Meningkatkan Partisipasi Publik: Proses pembentukan undang-undang harus
melibatkan partisipasi publik yang lebih luas, terutama dari kelompok-kelompok
yang terdampak langsung seperti pekerja dan masyarakat sipil. Hal ini dapat
dilakukan melalui konsultasi publik yang transparan dan inklusif.
b. Pengawasan Ketat Terhadap
Implementasi: DPR RI dan lembaga pengawasan lainnya harus memastikan bahwa
implementasi UU Cipta Kerja berjalan sesuai dengan tujuan awalnya tanpa
mengorbankan perlindungan hak-hak pekerja dan lingkungan. Pengawasan ini harus
mencakup penilaian berkala terhadap dampak undang-undang tersebut.
c.
Revisi Terhadap Ketentuan yang Merugikan Pekerja dan Lingkungan:
Ketentuan dalam UU Cipta Kerja yang dianggap merugikan pekerja dan lingkungan
harus ditinjau ulang dan direvisi. Ini termasuk pasal-pasal yang mengurangi
perlindungan bagi pekerja dan mempermudah izin lingkungan tanpa pengawasan yang
memadai.
d. Penguatan Regulasi
Lingkungan: Meskipun tujuan utama UU Cipta Kerja adalah meningkatkan investasi,
perlindungan lingkungan harus tetap menjadi prioritas.

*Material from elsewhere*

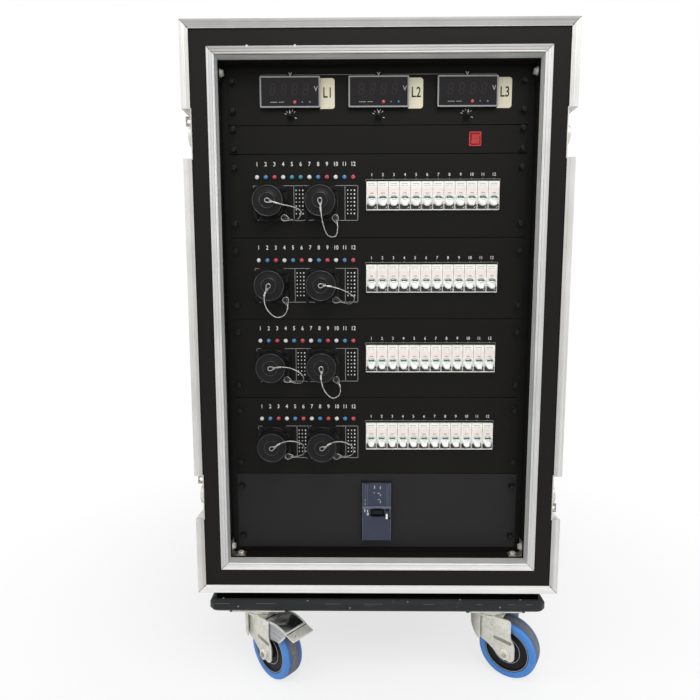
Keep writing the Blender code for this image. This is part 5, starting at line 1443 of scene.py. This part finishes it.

Pemerintah perlu
memastikan bahwa penyederhanaan regulasi tidak mengorbankan kualitas lingkungan
hidup.
e. Pendidikan dan Sosialisasi: Masyarakat perlu diberikan edukasi yang memadai mengenai isi dan implikasi UU Cipta Kerja. Sosialisasi yang efektif akan membantu masyarakat memahami hak-hak mereka dan bagaimana undang-undang ini mempengaruhi kehidupan mereka sehari-hari.